The real joys of a ryokan, no matter how new wave its approach to design or cuisine, is in what it offers in terms of peace and tranquillity. Everything is designed to make you feel at home. Every delicate flower arrangement is crafted to create a visual calm. On my last day in Kinosaki Onsen, I booked one of the three spa suites in Nishimuraya Shogetsutei.

This is where the classic ryokan meets the likes of the Four Seasons or Mandarin Oriental. Each suite is private, with a maze of modern wet rooms and a lounge, and a bucket with champagne on ice. Each has its own outdoor hot tub on a terrace, steaming in the morning air, invisible to anyone outside.

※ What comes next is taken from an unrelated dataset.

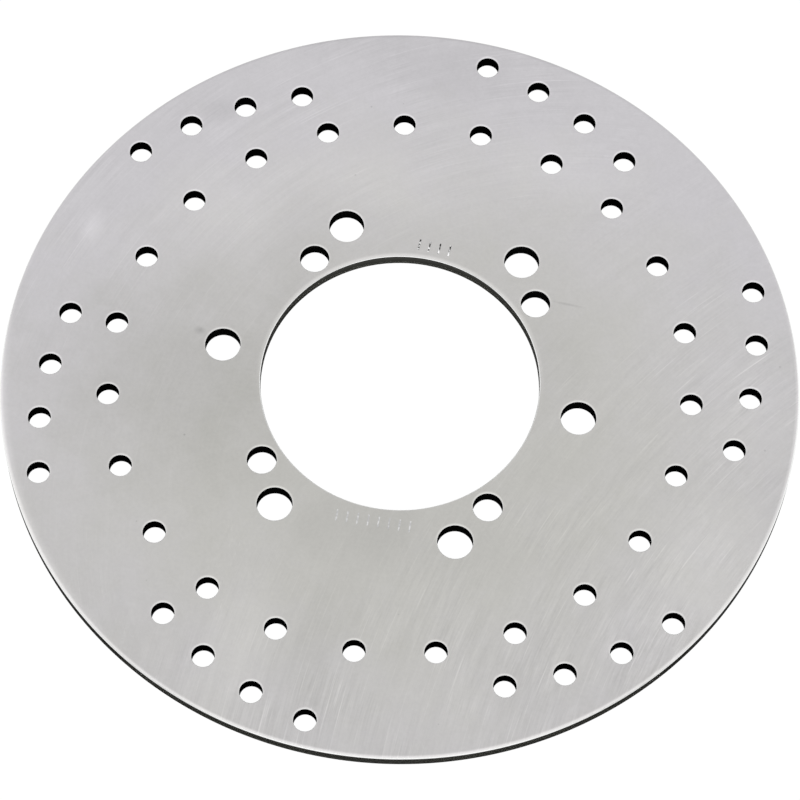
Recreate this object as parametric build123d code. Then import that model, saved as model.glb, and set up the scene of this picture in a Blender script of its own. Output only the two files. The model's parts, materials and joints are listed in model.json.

Immersed here, looking out across the countryside, I got to grips with why the ryokan can be such a wonderful thing – being here, doing nothing, surrounded by such studied design, took no effort at all on my part, and yet it counted as one of the most uniquely Japanese experiences I’d ever had.

Getting there

The writer flew with Air France (0871 663 3777; airfrance.co.uk), which has flights from a range of British airports via Paris to Tokyo. They can be combined with the services of its partner, KLM (0871 231 0000; klm.com), from 15 UK departure points via Amsterdam.

Inside Japan (0117 370 9764; insidejapantours.com) offers a 14-night Traditional Japan tour from £1,700pp (upgraded ryokans from £2,610pp).

Staying there

Gora Kadan, Hakone (relaischateaux.com/gora). Doubles Y100,000 (£583), half board. 

Hiiragiya, Kyoto (hiiragiya.co.jp). Doubles Y64,000 (£373), half board.

Hoshinoya, Kyoto (global.hoshinoresort.com). Doubles Y50,000 (£291).

Kaichoro, Ikaho Onsen (kaichoro.jp). Doubles Y157,500 (£918), half board.

Miyamasou, Kyoto (miyamasou.jp). Doubles Y90,000 (£525), half board.

Nishimuraya Honkan, Kinosaki Onsen (nishimuraya.ne.jp). Doubles Y60,480 (£353), half board.

Nishimuraya Shogetsutei, Kinosaki Onsen (nishimuraya.ne.jp). Doubles Y54,600 (£318), half board.

Sakamotoya, Nagasaki (www.sakamotoya.co.jp). Doubles Y30,000 (£175), half board.

Sumiya, Kyoto (ryokancollection.com). Doubles Y52,140 (£304), half board.